Nodular fasciitis may present as a nonspecific soft-tissue lesion that mimics sarcoma or other neoplasms, and molecular testing may help support the diagnosis in challenging cases, according to a retrospective case series published in Pathology. Accurate recognition is clinically important because misdiagnosis can lead to unnecessary aggressive treatment for what is generally a benign, self-limiting lesion.
Researchers reviewed 29 cases of nodular fasciitis diagnosed over 9 years at a single institution. The cohort had a mean age of 33.5 years, ranged from 9 to 63 years, and showed no sex predominance.
Nineteen cases had nonspecific clinical or radiologic presentations or histologic features that raised diagnostic concern. The remaining 10 cases had more typical presentations, including superficial masses in young or middle-aged patients with clinicopathologic findings compatible with nodular fasciitis.

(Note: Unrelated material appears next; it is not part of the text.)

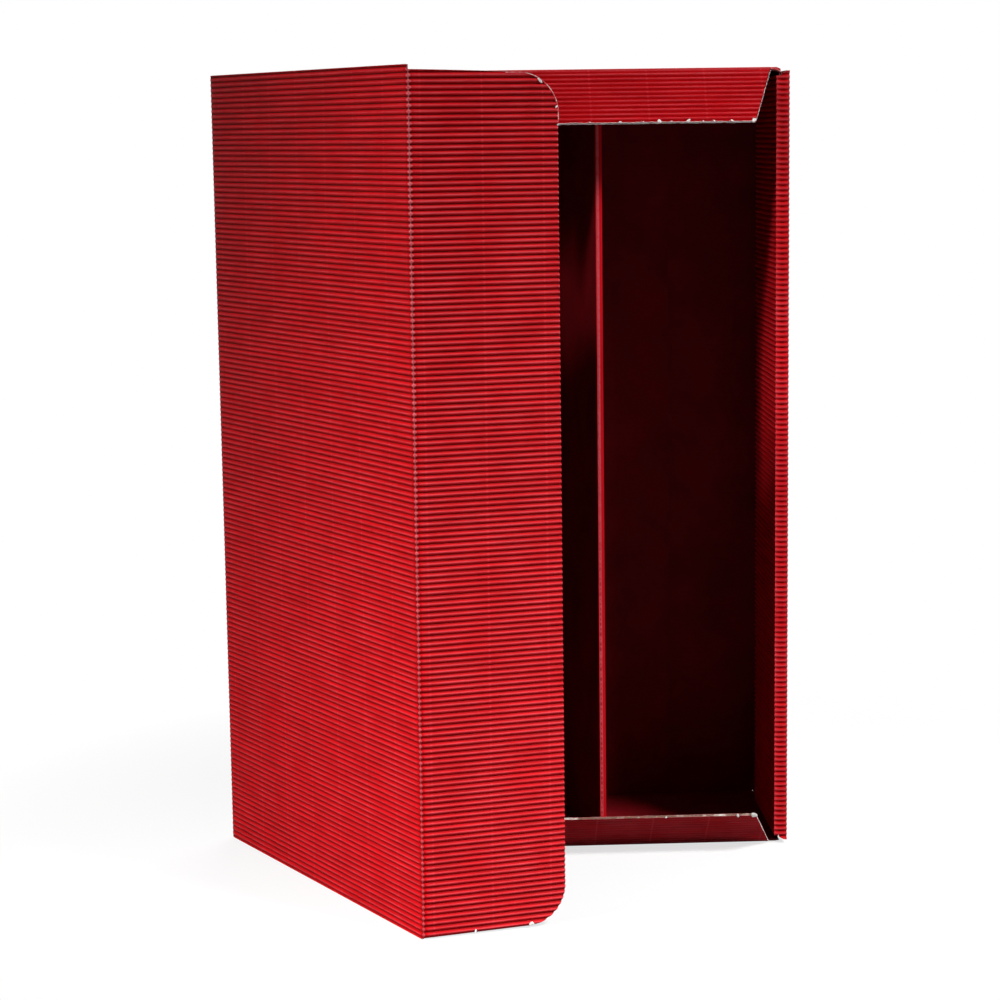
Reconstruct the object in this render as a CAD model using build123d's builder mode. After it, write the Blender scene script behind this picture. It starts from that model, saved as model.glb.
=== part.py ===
"""Opened shipping box for two bottles, folded from open-flute cardboard.

The box stands upright with its front towards -Y. One die-cut sheet makes the back, the
doubled right wall, the end walls with their dust flaps, and the lid: a left wall, a front
cover and a tuck flap that swing on creases. A loose folded insert divides the inside.
Units are millimetres. The origin is on the floor, under the middle of the box.
"""

from build123d import *
from math import cos, floor, radians, sin
import os

os.makedirs("parts", exist_ok=True)

# Box, measured over the crests of the flutes
box_width = 197.5
box_depth = 93.0
box_height = 370.0

# Open-flute board: a liner with one row of ridges glued to its outside
board = 1.3             # liner face to crest
pressed = 0.55          # thickness where the ridges are pressed flat
pitch = 2.436           # one flute
crest = 0.7             # flat top of the ridges that the box stands on
crease_margin = 1.2     # smooth strip beside a fold

# Doubled right wall: outer wall, rim and an inner panel that is rolled back inside
rim_width = 6.5
inner_panel_depth = 65.0
rim_slant = 2.3         # how much lower each end of the inner panel is than the outer wall
wall_gap = 0.4          # from the ends of the outer wall to the liners of the end walls

# End walls, with a dust flap in front and a tab in the doubled wall
dust_flap_length = 29.0
top_flap_lean = 34.0    # degrees in front of upright
bottom_flap_lean = 48.0
flap_setback = 6.4      # flap's fold starts this far from the end wall's side
flap_slant = 9.0        # each flap end narrows by this much
end_wall_gap = 0.5      # between an end wall and the closed left wall
tab_length = 25.0
tab_width = 78.0
tab_taper = 8.0

# Lid: left wall, front cover and tuck flap, hinged one on the other
lid_gap = 0.3           # above the floor and below the top
crease_gap = 0.15       # each panel's edge to its crease line
tuck_clearance = 0.8    # closed tuck flap to the inner panel
tuck_length = 65.0
tuck_step = 2.0         # tuck flap's end to the cover's end, at the crease
tuck_taper = 1.7        # and how much further in it is at the free edge
tuck_corner = 14.0

# How far the lid stands open in the photograph, in degrees
wall_open = 51.0        # left wall, out from its closed place
cover_fold = 100.0      # between left wall and cover
tuck_fold = 103.0       # between cover and tuck flap

# Divider insert: a fin between two flanges that lie on the back panel, its ridges hidden behind
fin_nose = 3.0          # width of the fin's front edge
fin_nose_x = 10.2
fin_setback = 5.0       # nose to the front of the box
fin_foot = 13.0         # width of the fin where it leaves the back
fin_foot_x = 0.5
flange_width = 44.5
insert_gap = 0.2        # to the back panel and the bottom wall
insert_play = 1.0       # to the top wall

# Places that follow from the sizes
right = box_width / 2
left = -right
back = box_depth / 2
front = -back
liner_back = back - board
liner_right = right - board
rim_left = right - rim_width
wall_low = board + wall_gap
wall_high = box_height - wall_low
end_left = left + board + end_wall_gap
end_right = right - rim_width / 2 + board / 2
fold_front = front + 2 * board
lid_height = box_height - 2 * lid_gap
cover_width = rim_left - tuck_clearance - left


def ridges(length, count, first=None, flat=0.0):
    """Points (along, rise) over the ridges of a strip, from one end to the other."""
    if first is None:
        first = (length - count * pitch) / 2
    points = [(0, pressed)]
    for i in range(count):
        middle = first + (i + 0.5) * pitch
        points.append((first + i * pitch, pressed))
        if flat:
            points += [(middle - flat / 2, board), (middle + flat / 2, board)]
        else:
            points.append((middle, board))
    return points + [(first + count * pitch, pressed), (length, pressed)]


def flute_count(length):
    """Whole flutes that fit on a strip between two folds."""
    return floor((length - 2 * crease_margin) / pitch)


def strip_outline(length):
    """Outline of a flat strip's edge: x is the rise from the liner, y runs along it."""
    outer = [(rise, along) for along, rise in ridges(length, flute_count(length))]
    return [(0, 0), *outer, (0, length)]


def folded_outline(corners, ridge_rows):
    """Outline of a folded strip, from the corners of its liner and each leg's ridges.

    The ridges are on the right of the way along the corners.
    """
    corners = [Vector(*corner) for corner in corners]
    ways = [(b - a).normalized() for a, b in zip(corners, corners[1:])]
    sides = [Vector(way.Y, -way.X) for way in ways]
    outer = []
    for i, (start, way, side, row) in enumerate(zip(corners, ways, sides, ridge_rows)):
        outer += [start + way * along + side * rise for along, rise in row[1:-1]]
        if i + 1 < len(ways):
            turn = side + sides[i + 1]
            outer.append(corners[i + 1] + turn * (pressed / (1 + side.dot(sides[i + 1]))))
    first = corners[0] + sides[0] * pressed
    last = corners[-1] + sides[-1] * pressed
    points = [*corners, last, *reversed(outer), first]
    return [(point.X, point.Y) for point in points]


def plan_way(degrees):
    """Unit vector in plan, counterclockwise from +X."""
    return Vector(cos(radians(degrees)), sin(radians(degrees)))


# Crease lines of the open lid, in plan, each on the outside of the board
wall_way = plan_way(-90 - wall_open)
cover_way = plan_way(-90 - wall_open + 180 - cover_fold)
tuck_way = plan_way(-90 - wall_open + 180 - cover_fold + 180 - tuck_fold)
wall_crease = Vector(left, back)
cover_crease = wall_crease + wall_way * box_depth
tuck_crease = cover_crease + cover_way * cover_width


def outside_of(way):
    """Outward normal of a lid panel that runs this way from its crease."""
    return Vector(way.Y, -way.X)


def lid_plane(crease, way, height):
    """Plane across a lid panel at its crease: x is outwards from the liner, y is down."""
    liner = crease + way * crease_gap - outside_of(way) * board
    top = (box_height + height) / 2
    return Plane(origin=(liner.X, liner.Y, top), x_dir=outside_of(way), z_dir=way)


def mitre_plane(crease, inwards, outside):
    """Plane at 45 degrees beside a crease: a panel's edge is cut back on its inner side."""
    return Plane(origin=crease + inwards * crease_gap, z_dir=inwards + outside)


def end_wall_outline(lean):
    """Outline of the top end wall and its dust flap, in the plane of Y and Z."""
    fold = Vector(fold_front, box_height - board)
    flap_way = Vector(-sin(radians(lean)), -cos(radians(lean)))
    corners = [
        (liner_back, wall_high),
        (liner_back, box_height - board),
        (fold.X, fold.Y),
        fold + flap_way * dust_flap_length,
    ]
    corners[-1] = (corners[-1].X, corners[-1].Y)
    beside_middle = floor((-fold_front - crease_margin) / pitch - 0.5)
    rows = [
        [(0, pressed), (0, pressed)],
        ridges(
            liner_back - fold_front,
            2 * beside_middle + 1,
            first=liner_back - (beside_middle + 0.5) * pitch,
            flat=crest,
        ),
        ridges(dust_flap_length, flute_count(dust_flap_length), flat=crest),
    ]
    return folded_outline(corners, rows)


# Tray: back, right wall, rim and inner panel are one strip swept round the box in plan
wrap_corners = [
    (left + crease_gap, liner_back),
    (liner_right, liner_back),
    (liner_right, -liner_back),
    (rim_left + board, -liner_back),
    (rim_left + board, front + inner_panel_depth),
]

with BuildPart() as tray:
    with BuildLine(Plane.XY.offset(wall_low)):
        Polyline(*wrap_corners)
    wrap_start = Plane(
        origin=(*wrap_corners[0], wall_low), x_dir=(0, 1, 0), z_dir=(1, 0, 0)
    )
    with BuildSketch(wrap_start):
        with BuildLine():
            Polyline(*strip_outline(wall_high - wall_low), close=True)
        make_face()
    sweep(transition=Transition.RIGHT)
    split(bisect_by=Plane(origin=(left + crease_gap, back), z_dir=(1, 1, 0)), keep=Keep.TOP)

    # The rim's ends slant down to the lower ends of the inner panel
    with BuildSketch(Plane.XZ.offset(-(front + inner_panel_depth + 1))):
        with BuildLine():
            Polyline(
                (liner_right, wall_high),
                (rim_left + board, wall_high - rim_slant),
                (rim_left - board, wall_high - rim_slant),
                (rim_left - board, wall_high + board),
                (liner_right, wall_high + board),
                close=True,
            )
        make_face()
        mirror(about=Plane.XZ.offset(-box_height / 2))
    extrude(amount=inner_panel_depth + 2, mode=Mode.SUBTRACT)

    # End walls: each is folded forward from the back and ends in a dust flap
    for lean, upright in ((top_flap_lean, 1), (bottom_flap_lean, -1)):
        middle = box_height / 2
        outline = [(y, middle + upright * (z - middle)) for y, z in end_wall_outline(lean)]
        with BuildSketch(Plane.YZ.offset(end_left)):
            with BuildLine():
                Polyline(*outline, close=True)
            make_face()
        extrude(amount=end_right - end_left)

        # The flap starts inside the wall's sides and narrows to its free edge
        fold_z = middle + upright * (middle - board)
        flap_way = Vector(0, -sin(radians(lean)), -upright * cos(radians(lean)))
        flap_plane = Plane(
            origin=(0, fold_front, fold_z), x_dir=(1, 0, 0), z_dir=Vector(1, 0, 0).cross(flap_way)
        )
        with BuildSketch(flap_plane):
            for side, edge in ((1, end_right), (-1, end_left)):
                fold_x = edge - side * flap_setback
                free_x = fold_x - side * flap_slant
                with BuildLine():
                    Polyline(
                        (fold_x, 0),
                        (free_x, dust_flap_length),
                        (free_x, dust_flap_length + board),
                        (edge + side * board, dust_flap_length + board),
                        (edge + side * board, 0),
                        close=True,
                    )
                make_face()
        extrude(amount=2 * board, both=True, mode=Mode.SUBTRACT)

        # A tapered tab goes into the doubled wall
        tab_root = middle + upright * (middle - board)
        with BuildSketch(Plane.XY.offset(tab_root)):
            with BuildLine():
                tab_ridges = ridges(tab_width, flute_count(tab_width))
                outer = [
                    (end_right - board + rise, along - tab_width / 2) for along, rise in tab_ridges
                ]
                Polyline(
                    (end_right - board, -tab_width / 2),
                    *outer,
                    (end_right - board, tab_width / 2),
                    close=True,
                )
            make_face()
        extrude(amount=-upright * tab_length)
        with BuildSketch(Plane.YZ.offset(end_right + board)):
            for side in (1, -1):
                with BuildLine():
                    Polyline(
                        (side * tab_width / 2, tab_root),
                        (side * (tab_width / 2 - tab_taper), tab_root - upright * tab_length),
                        (side * tab_width / 2, tab_root - upright * tab_length),
                        close=True,
                    )
                make_face()
        extrude(amount=-2.5 * board, mode=Mode.SUBTRACT)

tray.part.label = "tray"
export_step(tray.part, "parts/tray.step")


# Left wall of the lid, from the back crease to the cover
with BuildPart() as left_wall:
    with BuildSketch(lid_plane(wall_crease, wall_way, lid_height)):
        with BuildLine():
            Polyline(*strip_outline(lid_height), close=True)
        make_face()
    extrude(amount=box_depth - 2 * crease_gap)
    split(bisect_by=mitre_plane(wall_crease, wall_way, outside_of(wall_way)), keep=Keep.TOP)
    split(bisect_by=mitre_plane(cover_crease, -wall_way, outside_of(wall_way)), keep=Keep.TOP)

left_wall.part.label = "left_wall"
export_step(left_wall.part, "parts/left_wall.step")


# Front cover, from the left wall to the tuck flap
with BuildPart() as front_cover:
    with BuildSketch(lid_plane(cover_crease, cover_way, lid_height)):
        with BuildLine():
            Polyline(*strip_outline(lid_height), close=True)
        make_face()
    extrude(amount=cover_width - 2 * crease_gap)
    split(bisect_by=mitre_plane(cover_crease, cover_way, outside_of(cover_way)), keep=Keep.TOP)
    split(bisect_by=mitre_plane(tuck_crease, -cover_way, outside_of(cover_way)), keep=Keep.TOP)

front_cover.part.label = "front_cover"
export_step(front_cover.part, "parts/front_cover.step")


# Tuck flap, a little shorter than the cover, with round corners on its free edge
with BuildPart() as tuck_flap:
    with BuildSketch(lid_plane(tuck_crease, tuck_way, lid_height)):
        with BuildLine():
            Polyline(*strip_outline(lid_height), close=True)
        make_face()
    extrude(amount=tuck_length - crease_gap)
    split(bisect_by=mitre_plane(tuck_crease, tuck_way, outside_of(tuck_way)), keep=Keep.TOP)
    tuck_face = Plane(origin=tuck_crease, x_dir=tuck_way, z_dir=outside_of(tuck_way))
    with BuildSketch(tuck_face) as tuck_shape:
        low = lid_gap + tuck_step
        with BuildLine():
            Polyline(
                (0, low),
                (tuck_length, low + tuck_taper),
                (tuck_length, box_height - low - tuck_taper),
                (0, box_height - low),
                close=True,
            )
        make_face()
        fillet(tuck_shape.vertices().group_by(Axis.X)[-1], radius=tuck_corner)
    extrude(amount=2 * board, both=True, mode=Mode.INTERSECT)

tuck_flap.part.label = "tuck_flap"
export_step(tuck_flap.part, "parts/tuck_flap.step")


# Divider insert: one strip with its smooth liner towards the bottles, from right to left
insert_low = board + insert_gap
insert_high = box_height - board - insert_play
flange_face = liner_back - insert_gap - board
nose_front = front + fin_setback
insert_corners = [
    (fin_foot_x + fin_foot / 2 + flange_width, flange_face),
    (fin_foot_x + fin_foot / 2, flange_face),
    (fin_nose_x + fin_nose / 2, nose_front),
    (fin_nose_x - fin_nose / 2, nose_front),
    (fin_foot_x - fin_foot / 2, flange_face),
    (fin_foot_x - fin_foot / 2 - flange_width, flange_face),
]

with BuildPart() as divider_insert:
    with BuildLine(Plane.XY.offset(insert_high)):
        Polyline(*insert_corners)
    insert_start = Plane(
        origin=(*insert_corners[0], insert_high), x_dir=(0, 1, 0), z_dir=(-1, 0, 0)
    )
    with BuildSketch(insert_start):
        with BuildLine():
            Polyline(*strip_outline(insert_high - insert_low), close=True)
        make_face()
    sweep(transition=Transition.RIGHT)

divider_insert.part.label = "divider_insert"
export_step(divider_insert.part, "parts/divider_insert.step")
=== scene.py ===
# %% [markdown]
# # A bottle shipping box, folded from open-flute board
#
# The real box is one die-cut sheet of red single-face board: a smooth paper liner with one row
# of fine flutes glued to its outside. A loose divider is folded from a second sheet. Each piece
# here is made the same way as the real one: a flat blank is laid up flute by flute, cut, folded
# at its creases and put in place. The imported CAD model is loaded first. It gives the frame that
# all the folds have to hit.

# %% Load the frame
import math
import random

import bpy
import numpy as np
from mathutils import Matrix, Vector


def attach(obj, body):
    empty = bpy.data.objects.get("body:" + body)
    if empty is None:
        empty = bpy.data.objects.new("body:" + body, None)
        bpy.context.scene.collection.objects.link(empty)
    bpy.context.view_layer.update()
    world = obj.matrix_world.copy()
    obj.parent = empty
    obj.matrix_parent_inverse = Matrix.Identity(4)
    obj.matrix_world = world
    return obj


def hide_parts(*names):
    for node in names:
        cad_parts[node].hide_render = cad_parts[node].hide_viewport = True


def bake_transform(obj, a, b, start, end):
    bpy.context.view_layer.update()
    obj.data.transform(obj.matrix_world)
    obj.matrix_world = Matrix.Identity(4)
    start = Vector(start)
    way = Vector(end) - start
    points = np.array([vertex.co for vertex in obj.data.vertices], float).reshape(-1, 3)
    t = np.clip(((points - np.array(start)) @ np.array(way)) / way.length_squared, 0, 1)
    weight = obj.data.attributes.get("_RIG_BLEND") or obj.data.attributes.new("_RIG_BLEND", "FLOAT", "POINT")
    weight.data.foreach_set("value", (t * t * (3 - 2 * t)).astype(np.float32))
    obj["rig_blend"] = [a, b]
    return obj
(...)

Among the 19 nonspecific cases, suspected diagnoses included nerve sheath tumors and sarcoma. Five cases involved unusual sites, including deep-seated, intraneural, and juxta-articular lesions.
Histopathologic findings were compatible with nodular fasciitis in all cases, although variability in cellularity, stromal features, and lesion location contributed to diagnostic uncertainty. Immunohistochemistry was described as nonspecific and primarily useful for excluding malignant differential diagnoses rather than confirming nodular fasciitis. Most tested tumors showed smooth muscle actin positivity, and all tested cases were negative for desmin.
Fluorescence in situ hybridization (FISH) for ubiquitin-specific peptidase 6 (USP6) rearrangement was performed in 18 of the 19 nonspecific cases and was positive in 15 cases. Three cases had negative or inconclusive FISH results. Next-generation sequencing (NGS) identified USP6 gene fusions in all four subsequently tested cases, including the three with negative or inconclusive FISH findings.
The researchers noted that FISH interpretation may be technically challenging and suggested that senescence-related signal loss in older lesions may contribute to false-negative findings. Two technically analyzable FISH-negative cases had relatively long preoperative durations of 6 and 8 months, respectively.
NGS was ultimately performed in seven cases overall and identified MYH9::USP6 fusions in four tumors and rare fusion partners in three tumors: MIR22HG, CTNNB1, and SRSF3. The researchers framed these findings within the broader concept of USP6-associated neoplasia, a group of lesions linked by shared USP6-driven molecular mechanisms despite variable anatomic presentations.
All three rare-fusion tumors showed relatively high cellularity and osteoclast-like giant cells — histologic features traditionally associated with “young” nodular fasciitis lesions — despite relatively long preoperative durations of 8 to 12 months. The researchers suggested these features may reflect underlying tumor biology rather than lesion age alone.
Patients with rare fusion partners also tended to be younger than those with MYH9::USP6 fusions, although the difference was not statistically significant.
One tumor harbored a CTNNB1::USP6 fusion, a finding the researchers distinguished from the CTNNB1 exon 3 mutations classically associated with desmoid fibromatosis, another spindle-cell lesion frequently included in the differential diagnosis. The identified translocation instead involved exon 1 and was interpreted as consistent with the promoter-swapping mechanism typical of USP6-associated neoplasms.
Prior reports have also described rare USP6-rearranged tumors with more aggressive clinical behavior, predominantly involving atypical fusion partners, although no such cases were identified in this series.
The mean preoperative duration was 4.5 months among patients with available data, excluding interval-censored cases. No tumors showed progression or recurrence during available follow-up, although follow-up duration was not systematically reported.
The researchers emphasized that negative or ambiguous FISH results should not exclude nodular fasciitis when histologic findings remain suggestive and said NGS-based testing may be useful in diagnostically challenging cases.
The findings should be interpreted cautiously because the study was retrospective, single-center, and included a small number of rare-fusion cases. The results do not establish prognostic differences by fusion subtype or define recurrence risk.
The researchers reported no conflicts of interest and disclosed use of ChatGPT/OpenAI to improve readability and language, with subsequent researcher review and editing.